── Data provided

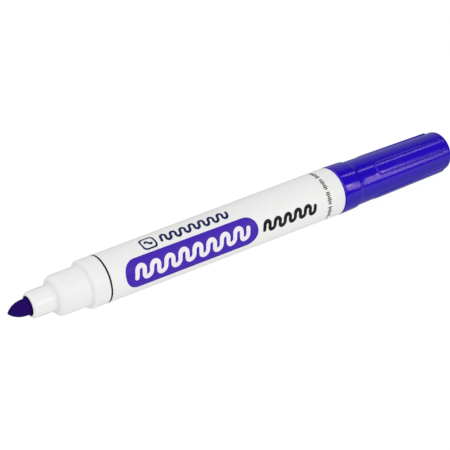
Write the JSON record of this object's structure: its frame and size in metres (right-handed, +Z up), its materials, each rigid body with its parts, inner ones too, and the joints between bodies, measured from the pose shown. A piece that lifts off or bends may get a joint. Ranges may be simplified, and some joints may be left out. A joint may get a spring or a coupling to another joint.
{
  "type": "whiteboard marker",
  "caption": "Round felt-tip whiteboard marker: stepped white barrel with a bullet fibre nib, push-on cap with raised finger pads posted on its rear end.",
  "frame": {"origin": "middle of the bounding box, which is on the pen's axis", "axes": "+X along the pen's axis from the nib to the closed end of the posted cap, +Z up with the pen lying down"},
  "size_m": [0.1576, 0.0152, 0.0152],
  "materials": {
    "white_plastic": "satin white polypropylene",
    "nib_fibre": "bonded fibre soaked with blue-violet ink",
    "reservoir_fibre": "fibre wadding soaked with ink",
    "clear_film": "thin clear film",
    "plug_plastic": "glossy blue-violet polypropylene",
    "cap_plastic": "glossy blue-violet polypropylene",
    "liner_plastic": "natural soft polyethylene"
  },
  "bodies": {
    "barrel": {"barrel_shell": "white_plastic", "nib": "nib_fibre", "reservoir_core": "reservoir_fibre", "reservoir_film": "clear_film", "rear_plug": "plug_plastic"},
    "liner": {"cap_liner": "liner_plastic"},
    "cap": {"cap_shell": "cap_plastic"}
  },
  "joints": [
    {"name": "cap_pull", "type": "slide", "parent": "barrel", "child": "liner", "axis": [1, 0, 0], "range_m": [0, 0.012]},
    {"name": "cap_twist", "type": "hinge", "parent": "liner", "child": "cap", "pos_m": [0.0556, 0, 0], "axis": [1, 0, 0], "continuous": true}
  ]
}
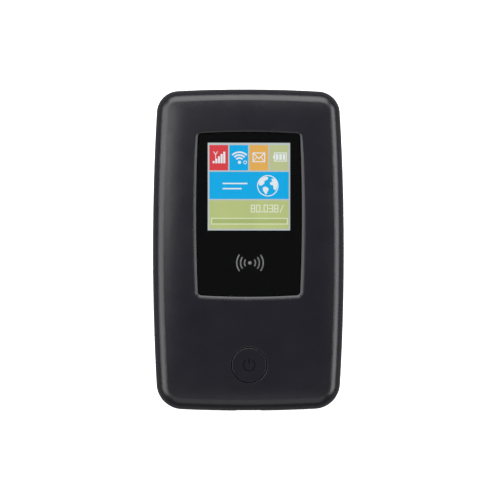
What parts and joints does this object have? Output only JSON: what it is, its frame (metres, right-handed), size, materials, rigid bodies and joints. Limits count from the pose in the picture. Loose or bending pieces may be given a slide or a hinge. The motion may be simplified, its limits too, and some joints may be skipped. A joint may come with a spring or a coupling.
{
  "type": "mobile hotspot",
  "caption": "Pocket mobile hotspot with bowed sides, a glossy window over a small colour screen, a round power button, a pull-off back cover and a removable battery.",
  "frame": {"origin": "middle of the back face, which the unit lies on", "axes": "+Z out of the display face, +Y towards the end above the display, +X to the right across the display"},
  "size_m": [0.0594, 0.1, 0.0149],
  "materials": {
    "shell_black": "moulded, fine satin texture",
    "button_black": "moulded, fine satin texture",
    "window_acrylic": "clear, polished",
    "mask_black": "black film",
    "frame_plastic": "moulded, plain",
    "screw_steel": "zinc plated",
    "foam_black": "closed-cell foam",
    "screen_glass": "display glass with film",
    "chip_black": "moulded epoxy",
    "tray_white": "moulded, white",
    "light_guide": "clear acrylic",
    "flex_amber": "polyimide film",
    "connector_ivory": "moulded",
    "board_green": "solder mask",
    "can_steel": "tin plated sheet",
    "component_tan": "ceramic",
    "connector_black": "moulded",
    "contact_gold": "gold plated",
    "port_steel": "nickel plated sheet",
    "battery_wrap": "printed film",
    "label_silver": "blank film label",
    "label_white": "blank paper label",
    "antenna_copper": "plated copper film"
  },
  "bodies": {
    "chassis": {"front_cover": "shell_black", "display_window": "window_acrylic", "window_mask": "mask_black", "mid_frame": "frame_plastic", "case_screws": "screw_steel", "lcd_gasket": "foam_black", "lcd_tape": "foam_black", "lcd_panel": "screen_glass", "lcd_driver_chip": "chip_black", "lcd_tray": "tray_white", "lcd_light_guide": "light_guide", "lcd_flex": "flex_amber", "lcd_connector": "connector_ivory", "main_board": "board_green", "modem_shield_can": "can_steel", "radio_shield_can": "can_steel", "modem_chip": "chip_black", "memory_chip": "chip_black", "radio_chips": "chip_black", "power_chip": "chip_black", "board_components": "component_tan", "sim_holder_shell": "can_steel", "sim_holder_base": "connector_black", "memory_holder_shell": "can_steel", "memory_holder_base": "connector_black", "card_contacts": "contact_gold", "usb_port_shell": "port_steel", "usb_port_tongue": "connector_black", "battery_connector": "connector_black", "battery_contacts": "contact_gold", "bay_label": "label_white", "power_switch": "port_steel", "reset_switch": "port_steel", "main_antenna": "antenna_copper", "wifi_antenna": "antenna_copper", "antenna_clips": "contact_gold"},
    "power_key": {"power_button": "button_black", "power_switch_plunger": "connector_black"},
    "reset_key": {"reset_plunger": "connector_ivory"},
    "back_cover": {"back_cover": "shell_black"},
    "battery": {"battery_pack": "battery_wrap", "battery_end_cap": "connector_black", "battery_terminals": "contact_gold", "battery_label": "label_silver"}
  },
  "joints": [
    {"name": "power_press", "type": "slide", "parent": "chassis", "child": "power_key", "axis": [0, 0, -1], "range_m": [0, 0.00025], "stiffness_N_per_m": 800},
    {"name": "reset_press", "type": "slide", "parent": "chassis", "child": "reset_key", "axis": [0, 0, 1], "range_m": [0, 0.00025], "stiffness_N_per_m": 600},
    {"name": "cover_lift", "type": "slide", "parent": "chassis", "child": "back_cover", "axis": [0, 0, -1], "range_m": [0, 0.04]},
    {"name": "battery_lift", "type": "slide", "parent": "chassis", "child": "battery", "axis": [0, 0, -1], "range_m": [0, 0.02]}
  ],
  "couplings": [
    {"joint": "battery_lift", "follows": "cover_lift", "ratio": 0.5}
  ]
}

────

### [Set exercise]
Please repeat all the records above exactly as they appear.

### [Solution for this task]
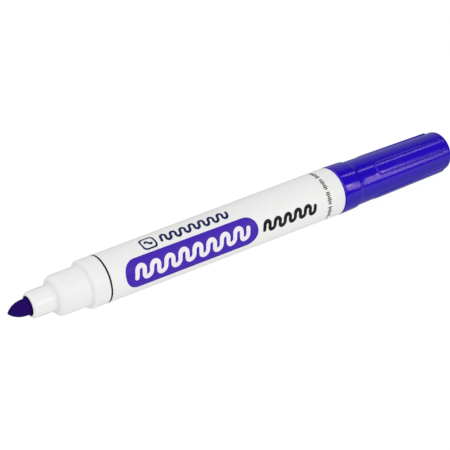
Write the JSON record of this object's structure: its frame and size in metres (right-handed, +Z up), its materials, each rigid body with its parts, inner ones too, and the joints between bodies, measured from the pose shown. A piece that lifts off or bends may get a joint. Ranges may be simplified, and some joints may be left out. A joint may get a spring or a coupling to another joint.
{
  "type": "whiteboard marker",
  "caption": "Round felt-tip whiteboard marker: stepped white barrel with a bullet fibre nib, push-on cap with raised finger pads posted on its rear end.",
  "frame": {"origin": "middle of the bounding box, which is on the pen's axis", "axes": "+X along the pen's axis from the nib to the closed end of the posted cap, +Z up with the pen lying down"},
  "size_m": [0.1576, 0.0152, 0.0152],
  "materials": {
    "white_plastic": "satin white polypropylene",
    "nib_fibre": "bonded fibre soaked with blue-violet ink",
    "reservoir_fibre": "fibre wadding soaked with ink",
    "clear_film": "thin clear film",
    "plug_plastic": "glossy blue-violet polypropylene",
    "cap_plastic": "glossy blue-violet polypropylene",
    "liner_plastic": "natural soft polyethylene"
  },
  "bodies": {
    "barrel": {"barrel_shell": "white_plastic", "nib": "nib_fibre", "reservoir_core": "reservoir_fibre", "reservoir_film": "clear_film", "rear_plug": "plug_plastic"},
    "liner": {"cap_liner": "liner_plastic"},
    "cap": {"cap_shell": "cap_plastic"}
  },
  "joints": [
    {"name": "cap_pull", "type": "slide", "parent": "barrel", "child": "liner", "axis": [1, 0, 0], "range_m": [0, 0.012]},
    {"name": "cap_twist", "type": "hinge", "parent": "liner", "child": "cap", "pos_m": [0.0556, 0, 0], "axis": [1, 0, 0], "continuous": true}
  ]
}
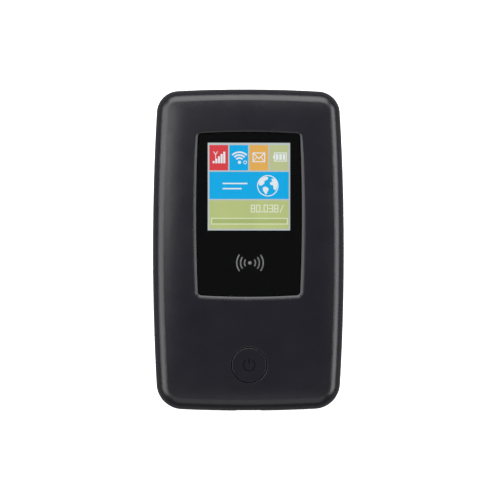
What parts and joints does this object have? Output only JSON: what it is, its frame (metres, right-handed), size, materials, rigid bodies and joints. Limits count from the pose in the picture. Loose or bending pieces may be given a slide or a hinge. The motion may be simplified, its limits too, and some joints may be skipped. A joint may come with a spring or a coupling.
{
  "type": "mobile hotspot",
  "caption": "Pocket mobile hotspot with bowed sides, a glossy window over a small colour screen, a round power button, a pull-off back cover and a removable battery.",
  "frame": {"origin": "middle of the back face, which the unit lies on", "axes": "+Z out of the display face, +Y towards the end above the display, +X to the right across the display"},
  "size_m": [0.0594, 0.1, 0.0149],
  "materials": {
    "shell_black": "moulded, fine satin texture",
    "button_black": "moulded, fine satin texture",
    "window_acrylic": "clear, polished",
    "mask_black": "black film",
    "frame_plastic": "moulded, plain",
    "screw_steel": "zinc plated",
    "foam_black": "closed-cell foam",
    "screen_glass": "display glass with film",
    "chip_black": "moulded epoxy",
    "tray_white": "moulded, white",
    "light_guide": "clear acrylic",
    "flex_amber": "polyimide film",
    "connector_ivory": "moulded",
    "board_green": "solder mask",
    "can_steel": "tin plated sheet",
    "component_tan": "ceramic",
    "connector_black": "moulded",
    "contact_gold": "gold plated",
    "port_steel": "nickel plated sheet",
    "battery_wrap": "printed film",
    "label_silver": "blank film label",
    "label_white": "blank paper label",
    "antenna_copper": "plated copper film"
  },
  "bodies": {
    "chassis": {"front_cover": "shell_black", "display_window": "window_acrylic", "window_mask": "mask_black", "mid_frame": "frame_plastic", "case_screws": "screw_steel", "lcd_gasket": "foam_black", "lcd_tape": "foam_black", "lcd_panel": "screen_glass", "lcd_driver_chip": "chip_black", "lcd_tray": "tray_white", "lcd_light_guide": "light_guide", "lcd_flex": "flex_amber", "lcd_connector": "connector_ivory", "main_board": "board_green", "modem_shield_can": "can_steel", "radio_shield_can": "can_steel", "modem_chip": "chip_black", "memory_chip": "chip_black", "radio_chips": "chip_black", "power_chip": "chip_black", "board_components": "component_tan", "sim_holder_shell": "can_steel", "sim_holder_base": "connector_black", "memory_holder_shell": "can_steel", "memory_holder_base": "connector_black", "card_contacts": "contact_gold", "usb_port_shell": "port_steel", "usb_port_tongue": "connector_black", "battery_connector": "connector_black", "battery_contacts": "contact_gold", "bay_label": "label_white", "power_switch": "port_steel", "reset_switch": "port_steel", "main_antenna": "antenna_copper", "wifi_antenna": "antenna_copper", "antenna_clips": "contact_gold"},
    "power_key": {"power_button": "button_black", "power_switch_plunger": "connector_black"},
    "reset_key": {"reset_plunger": "connector_ivory"},
    "back_cover": {"back_cover": "shell_black"},
    "battery": {"battery_pack": "battery_wrap", "battery_end_cap": "connector_black", "battery_terminals": "contact_gold", "battery_label": "label_silver"}
  },
  "joints": [
    {"name": "power_press", "type": "slide", "parent": "chassis", "child": "power_key", "axis": [0, 0, -1], "range_m": [0, 0.00025], "stiffness_N_per_m": 800},
    {"name": "reset_press", "type": "slide", "parent": "chassis", "child": "reset_key", "axis": [0, 0, 1], "range_m": [0, 0.00025], "stiffness_N_per_m": 600},
    {"name": "cover_lift", "type": "slide", "parent": "chassis", "child": "back_cover", "axis": [0, 0, -1], "range_m": [0, 0.04]},
    {"name": "battery_lift", "type": "slide", "parent": "chassis", "child": "battery", "axis": [0, 0, -1], "range_m": [0, 0.02]}
  ],
  "couplings": [
    {"joint": "battery_lift", "follows": "cover_lift", "ratio": 0.5}
  ]
}